The rally came on the back of China’s state reserve bureau purchasing copper and zinc for strategic purposes. The prices of the base metals increase also coincided with global production cuts.
This is the first time Zinc inventories have been falling at the London Metals Exchange since they bottomed in late 2007. Copper inventories have also been declining for the first time in over a year, leading investors to wonder if the world economy is starting to rebound.
In a recent report by Barclays Capital in London England, their analysts say copper and zinc are the base metals most likely to react fastest with higher prices to an eventual upturn in demand.
Whether its lower supply or higher demand, inventories are dropping. Another media outlet reported that China’s zinc mines are back in production, with capacity moving from 20% in December 2008 to 85% in February 2009, so it doesn’t look like supply is dropping.
A separate survey by Macquarie Group of Sydney says that “commodity demand is in the eye of the storm and that there may not be too much further downside to global demand..”
GFMS Metal Consulting reports that the zinc market is forecast to return to a small deficit in the second half of the year.
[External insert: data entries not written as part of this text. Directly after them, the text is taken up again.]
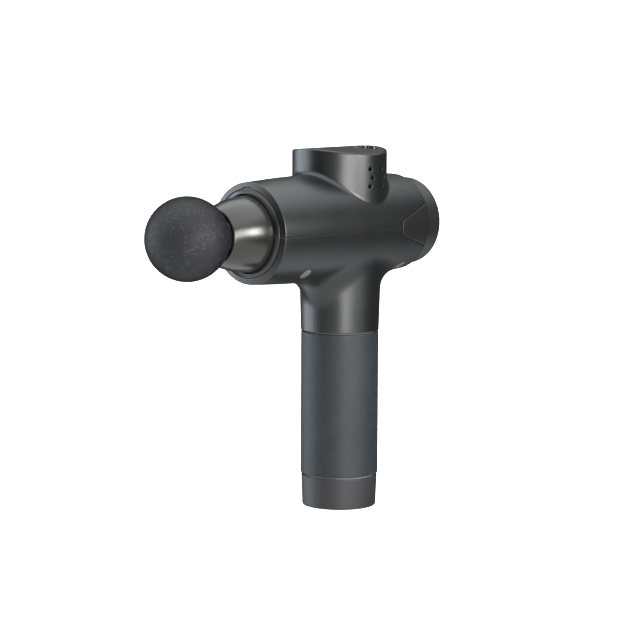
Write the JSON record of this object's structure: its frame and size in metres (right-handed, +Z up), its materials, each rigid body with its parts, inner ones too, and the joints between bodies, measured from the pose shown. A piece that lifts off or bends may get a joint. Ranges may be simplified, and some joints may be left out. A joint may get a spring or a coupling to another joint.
{
  "type": "massage gun",
  "caption": "Hand-held percussion massage gun: round handle with battery, barrel with motor turret, sliding ram and a removable ball head.",
  "frame": {"origin": "centre of the base cap's flat underside, on the handle's axis", "axes": "+Z up along the handle, +X forward along the barrel towards the massage head, +Y to the gun's own left"},
  "size_m": [0.2298, 0.0682, 0.232],
  "materials": {
    "casing": "satin black moulded plastic",
    "nose": "glossy gun-metal lacquer",
    "lens": "smoked gloss window",
    "led": "frosted light guide",
    "keys": "gloss black key",
    "rubber": "soft black rubber",
    "grip": "matte blue-grey silicone",
    "base": "satin warm black plastic",
    "inner_plastic": "grey engineering plastic",
    "rocker": "gloss black rocker",
    "board": "green solder mask",
    "cable": "insulated cable",
    "cast": "die-cast, blasted",
    "steel": "ground steel",
    "magnet": "nickel-plated",
    "copper": "enamelled copper",
    "bronze": "sintered bronze",
    "rod": "machined",
    "screws": "black zinc",
    "cell_wrap": "shrink wrap",
    "foam": "fine-grained closed-cell foam"
  },
  "bodies": {
    "housing": {"upper_shell": "casing", "lower_shell": "casing", "turret_cap": "casing", "rear_cap": "casing", "display_lens": "lens", "display_board": "board", "display_ribbon": "cable", "key_board": "board", "key_ribbon": "cable", "status_led": "led", "front_bezel": "casing", "nose_cone": "nose", "nose_seal": "rubber", "guide_tube": "cast", "guide_bushes": "inner_plastic", "damper_ring": "rubber", "tail_damper": "rubber", "drive_frame": "cast", "frame_screws": "screws", "shaft_bearings": "steel", "motor_stator": "steel", "motor_windings": "copper", "controller_board": "board", "motor_leads": "cable", "battery_leads": "cable", "case_screws": "screws", "screw_plugs": "casing", "grip_tube": "inner_plastic", "grip_sleeve": "grip", "base_cap": "base", "base_screws": "screws", "charge_jack": "inner_plastic", "charge_pin": "bronze", "switch_body": "inner_plastic", "battery_cells": "cell_wrap", "cell_holders": "inner_plastic", "nickel_links": "magnet", "battery_board": "board"},
    "crank": {"crank_disc": "steel", "rotor_can": "steel", "rotor_magnets": "magnet", "motor_shaft": "steel"},
    "ram": {"piston": "steel", "wrist_pin": "steel"},
    "rod": {"connecting_rod": "rod", "big_end_bearing": "steel", "small_end_bush": "bronze", "crank_pin": "steel"},
    "head": {"head_ball": "foam", "head_stem": "inner_plastic", "stem_rings": "rubber"},
    "power_button": {"power_key": "keys"},
    "speed_button": {"speed_key": "keys"},
    "rocker": {"power_rocker": "rocker"}
  },
  "joints": [
    {"name": "crank_spin", "type": "hinge", "parent": "housing", "child": "crank", "pos_m": [0.00115, 0, 0.1806], "axis": [0, 0, 1], "range_deg": [0, 180]},
    {"name": "ram_slide", "type": "slide", "parent": "housing", "child": "ram", "axis": [1, 0, 0], "range_m": [0, 0.012]},
    {"name": "rod_swing", "type": "hinge", "parent": "ram", "child": "rod", "pos_m": [0.04515, 0, 0.1806], "axis": [0, 0, 1], "range_deg": [-6.89, 6.89]},
    {"name": "head_pull", "type": "slide", "parent": "ram", "child": "head", "axis": [1, 0, 0], "range_m": [0, 0.026]},
    {"name": "power_key_press", "type": "slide", "parent": "housing", "child": "power_button", "axis": [0, 0, -1], "range_m": [0, 0.0006]},
    {"name": "speed_key_press", "type": "slide", "parent": "housing", "child": "speed_button", "axis": [0, 0, -1], "range_m": [0, 0.0006]},
    {"name": "rocker_tilt", "type": "hinge", "parent": "housing", "child": "rocker", "pos_m": [-0.0085, 0, 0.0046], "axis": [0, 1, 0], "range_deg": [0, 16]}
  ],
  "couplings": [
    {"joint": "ram_slide", "follows": "crank_spin", "m_per_rad": 0.0038197}
  ]
}
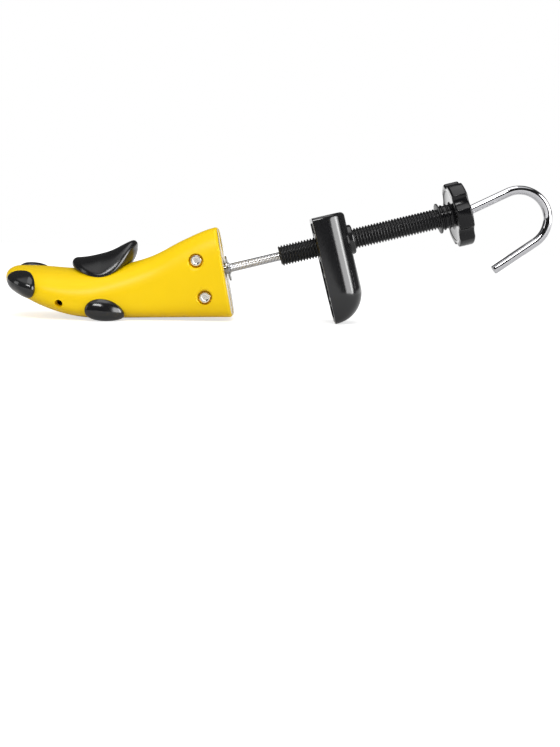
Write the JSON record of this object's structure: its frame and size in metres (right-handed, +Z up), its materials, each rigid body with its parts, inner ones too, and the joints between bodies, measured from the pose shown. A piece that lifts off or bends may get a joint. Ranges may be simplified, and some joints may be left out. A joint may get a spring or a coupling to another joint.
{
  "type": "shoe stretcher",
  "caption": "Screw shoe stretcher with a split last that spreads, a heel block on a screw tube, push-in plugs, an instep saddle and a hook handle.",
  "frame": {"origin": "centre of the part's bounding box in plan, at the level of the surface that it stands on", "axes": "+X from the toe towards the hook, +Z up, the near half of the last on the -Y side"},
  "size_m": [0.3632, 0.07, 0.0964],
  "materials": {
    "yellow_plastic": "smooth glossy yellow moulded plastic",
    "black_plastic": "smooth glossy black moulded plastic",
    "black_screw": "satin black moulded screw thread",
    "steel_rod": "bright nickel plated steel",
    "zinc_steel": "zinc plated steel",
    "brass_nut": "plain machined brass"
  },
  "bodies": {
    "frame": {"hinge_block": "zinc_steel", "near_hinge_pin": "zinc_steel", "far_hinge_pin": "zinc_steel"},
    "rod": {"hook_rod": "steel_rod", "thrust_washer": "zinc_steel", "retaining_clip": "zinc_steel", "rod_collar": "zinc_steel"},
    "nut": {"spreader_nut": "brass_nut", "near_cam_pin": "zinc_steel", "far_cam_pin": "zinc_steel"},
    "near_half": {"near_half_shell": "yellow_plastic", "near_bracket": "zinc_steel", "near_upper_screw": "zinc_steel", "near_lower_screw": "zinc_steel"},
    "far_half": {"far_half_shell": "yellow_plastic", "far_bracket": "zinc_steel", "far_upper_screw": "zinc_steel", "far_lower_screw": "zinc_steel"},
    "saddle": {"instep_saddle": "black_plastic"},
    "tube": {"screw_tube": "black_screw", "knob_wheel": "black_plastic"},
    "heel": {"heel_block": "black_plastic"},
    "near_toe": {"near_toe_plug": "black_plastic"},
    "near_ball": {"near_ball_plug": "black_plastic"},
    "far_toe": {"far_toe_plug": "black_plastic"},
    "far_ball": {"far_ball_plug": "black_plastic"}
  },
  "joints": [
    {"name": "rod_turn", "type": "hinge", "parent": "frame", "child": "rod", "pos_m": [-0.03479, 0, 0.03447], "axis": [-0.9674, 0, -0.2532], "range_deg": [0, 4320]},
    {"name": "nut_slide", "type": "slide", "parent": "frame", "child": "nut", "axis": [0.9674, 0, 0.2532], "range_m": [0, 0.0121]},
    {"name": "near_open", "type": "hinge", "parent": "frame", "child": "near_half", "pos_m": [-0.0435, -0.0075, 0.03219], "axis": [-0.2532, 0, 0.9674], "range_deg": [0, 7.05]},
    {"name": "far_open", "type": "hinge", "parent": "frame", "child": "far_half", "pos_m": [-0.0435, 0.0075, 0.03219], "axis": [0.2532, 0, -0.9674], "range_deg": [0, 7.05]},
    {"name": "saddle_rise", "type": "slide", "parent": "frame", "child": "saddle", "axis": [-0.2532, 0, 0.9674], "range_m": [0, 0.0078]},
    {"name": "knob_turn", "type": "hinge", "parent": "frame", "child": "tube", "pos_m": [0.06195, 0, 0.05979], "axis": [-0.9674, 0, -0.2532], "range_deg": [-4500, 10400]},
    {"name": "heel_slide", "type": "slide", "parent": "frame", "child": "heel", "axis": [0.9674, 0, 0.2532], "range_m": [-0.0252, 0.0579]},
    {"name": "near_toe_pull", "type": "slide", "parent": "near_half", "child": "near_toe", "axis": [-0.6305, -0.7693, -0.1034], "range_m": [0, 0.012]},
    {"name": "near_ball_pull", "type": "slide", "parent": "near_half", "child": "near_ball", "axis": [0.2509, -0.799, -0.5465], "range_m": [0, 0.012]},
    {"name": "far_toe_pull", "type": "slide", "parent": "far_half", "child": "far_toe", "axis": [-0.1194, 0.4144, 0.9022], "range_m": [0, 0.012]},
    {"name": "far_ball_pull", "type": "slide", "parent": "far_half", "child": "far_ball", "axis": [0.2509, 0.799, -0.5465], "range_m": [0, 0.012]}
  ],
  "couplings": [
    {"joint": "nut_slide", "follows": "rod_turn", "m_per_rad": 0.00015915},
    {"joint": "near_open", "follows": "rod_turn", "ratio": 0.0016204},
    {"joint": "far_open", "follows": "rod_turn", "ratio": 0.0016204},
    {"joint": "saddle_rise", "follows": "rod_turn", "m_per_rad": 0.00010212},
    {"joint": "heel_slide", "follows": "knob_turn", "m_per_rad": 0.00031831}
  ]
}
The last time zinc inventories were at this level (April 2006) the zinc price was just over US$1/lb – 50% higher than today. And in October 2005, when the zinc price was at 65 cents, inventories were at 500,000 tonnes, 50% higher than they are today at 340,000 tonnes.
All this says is that historically, zinc is very cheap compared to its inventory level.
Of course, the important question is, how can investors profit from this? In this challenging investment market, investors looking for exposure to zinc should stick with producers, near term producers or companies with large compliant resources.
Breakwater (BWR-TSX) is the bellwether zinc stock and is now trading at 12 cents. It has great liquidity. Breakwater has two producing zinc mines, andtwo others now sitting in care and maintenance ready to come back online should zinc prices continue to rise.
Donner Metals (DON-TSXV) has discovered a new zinc deposit right beside Xstrata’s Perseverance mill in the Matagami camp of central Quebec. Xstrata is a 51% partner on the new orebody, called Bracemac-MacLeod. They have enough tonnes to get into production, the operating mill is right there and the current mine only has a 4 year mine life, so the new deposit needs to be fast-tracked. Near term production, low risk. Donner trades at 14 cents.
Canadian Zinc (CZN-TSX) is developing the Prairie Creek Mine in the Northwest Territories. It has a huge resource of some 3 billion pounds of zinc and it also has mill on the property (though it’s not operating) with several permits are still pending. Canadian Zinc has leverage to the zinc price, trading at 21 cents.
One of the largest zinc deposits in the world, albeit a bit more grassroots, is Selwyn Resources’ (SWN-TSXV) Selwyn deposit in Canada’s Yukon. It hosts a staggering 41.5 billion pounds of zinc. However, the project is remote and would have a huge capital cost, which in these credit-challenged days would be difficult. Selwyn trades at 9 cents.
All of these companies saw their share price spike when zinc roared to $2 per pound. With current zinc inventories as a historic low, any extra demand could take the zinc price higher. While not an exhaustive list, these four zinc stocks give investors some leveraged exposure to rising zinc prices.
BMO Nesbitt Burns forecasts zinc rising from 66 to 85 to $1 over next 3 years with long term price of $1.05.